The Good, The Bad, and The Weird
aka 좋은 놈, 나쁜 놈, 이상한 놈 aka Joheunnom nabbeunnom isanghannom
Directed by Kim Ji-woon
Written by Kim Ji-woon and Kim Min-suk
The Good, the Bad, and the Weird is the best Korean movie I have seen in years. There was a point a few years ago where Korea was the darling of the cult movie lover’s heart. Korea produced more good films a month than certain places (like Hong Kong at the time) made all year. From about 1998 until 2005, South Korea was supreme as far as Asian film was concerned. Then Korea started to falter. Movies became less good, budgets became smaller, the market became flooded with inferior products from the boom years, and the government let more foreign films into theaters. Other Asian film markets started to climb out of their slumps, and now the whole region is more competitive. Only a few great gems come out of Korea each year now, and this is one of the brightest.
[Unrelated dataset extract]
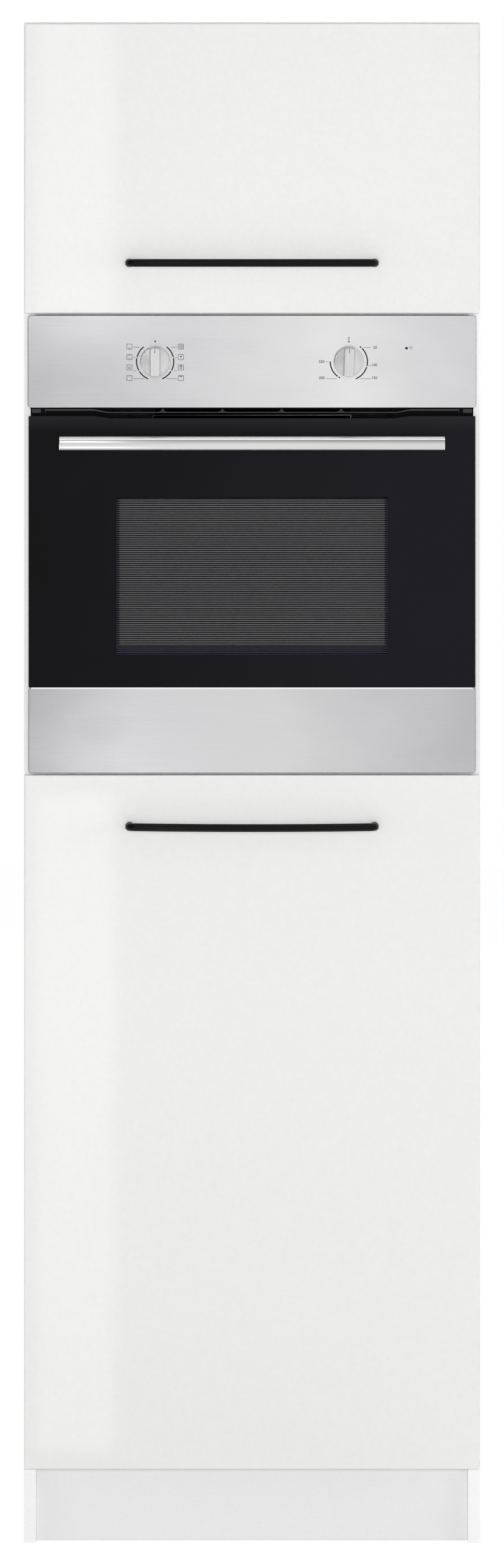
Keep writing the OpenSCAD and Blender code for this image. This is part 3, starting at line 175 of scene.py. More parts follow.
studio = {
    "ambient": 0.31,      # what the world sheds on the unit
    "backdrop": 1.0,      # white as the camera sees it
    # what mirrors show: half is level ahead, three quarters straight up, one level behind
    "room": [(0.5, 0.98), (0.56, 0.8), (0.61, 0.52), (0.685, 0.46), (0.697, 3.0), (0.717, 3.0),
             (0.73, 0.42), (0.85, 0.16), (1.0, 0.24)],
    "leftSide": 0.15,     # how much of it is left at the far left
    "leftFade": (-0.45, -0.1),
    "floorColour": 0.8,
    "floorShare": 0.9,    # how much of the floor is plain backdrop
    "floorGlow": 1.07,
    "floorSize": 16,
}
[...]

From the title alone, you can guess where much of the influence comes from. The Good, the Bad, and the Weird borrows from Sergio Leone westerns in style and basic character archetypes, moving the setting to 1930’s Manchuria and allowing the influences of the Indiana Jones films. The stylization creates a universe of its own, sucking you in and taking you along for the ride. The action is non-stop, the only pauses are just to set up even bigger and more exciting action sequences.
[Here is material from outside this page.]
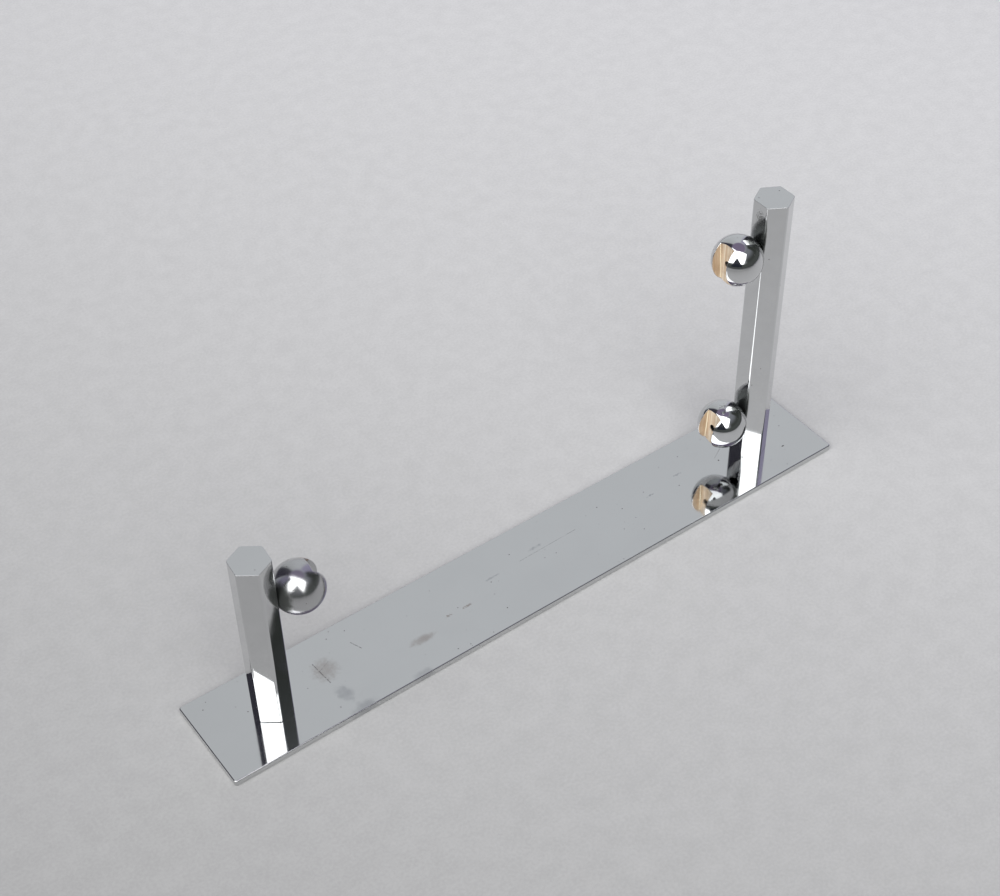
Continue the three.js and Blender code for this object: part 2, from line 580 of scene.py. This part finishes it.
STRIP_SCRATCHES = (
    Scratch(on_strip(-0.0868, 0.0080), on_strip(-0.0860, -0.0025), 0.00030, 0.6),
    Scratch(on_strip(-0.0860, 0.0040), on_strip(-0.0815, 0.0060), 0.00020, 0.3),
    Scratch(on_strip(-0.0708, 0.0085), on_strip(-0.0690, 0.0040), 0.00024, 0.7),
    Scratch(on_strip(0.0000, 0.0040), on_strip(0.0260, 0.0045), 0.00018, 0.4),
    Scratch(on_strip(0.0920, 0.0020), on_strip(0.0975, 0.0050), 0.00018, 0.5),
)

BAR_SPECKLE_AND_PAINTED_REFLECTIONS = (
    WearAndPaintedShadeSpot((0.1012, -0.0005, 0.1145), (0.004, 0.005, 0.010), DARK, 0.8, 1800.0, 0.50, 0.10, 0.01),
    # Painted reflection: these two spots darken the tall bar's face beside each ball, where the ball's dark
    # side reflects in it. The first spot is real speckle.
    WearAndPaintedShadeSpot((0.1010, -0.0034, 0.1075), (0.0010, 0.0084, 0.0125), PAINTED_SHADE_AND_REFLECTION, 0.85, 400.0, 1.6, 0.35),
    WearAndPaintedShadeSpot((0.1010, -0.0034, 0.0295), (0.0010, 0.0084, 0.0125), PAINTED_SHADE_AND_REFLECTION, 0.85, 400.0, 1.6, 0.35),
)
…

With a budget of 20 billion won (US $15.43 million) it still lost money even with the year best ticket sales of 6.68 million tickets (at 10,000 won ($7.70) each, that should be 66.9 billion won, so something isn’t adding up even if they lose half the money to the theater owners.) Maybe someone with more knowledge of film costs in South Korea can enlighten me, but until then, we’ll just be confused. Just dub this thing and drop it off at Blockbuster, it will make money in a week. Of course, this assumes this ever shows up in America, as the track record for movies like this is that they disappear for years and everyone who wanted to see it gets it by other means… EDIT: I wrote this several months before it appeared on site, and since then a limited theatrical release was announced.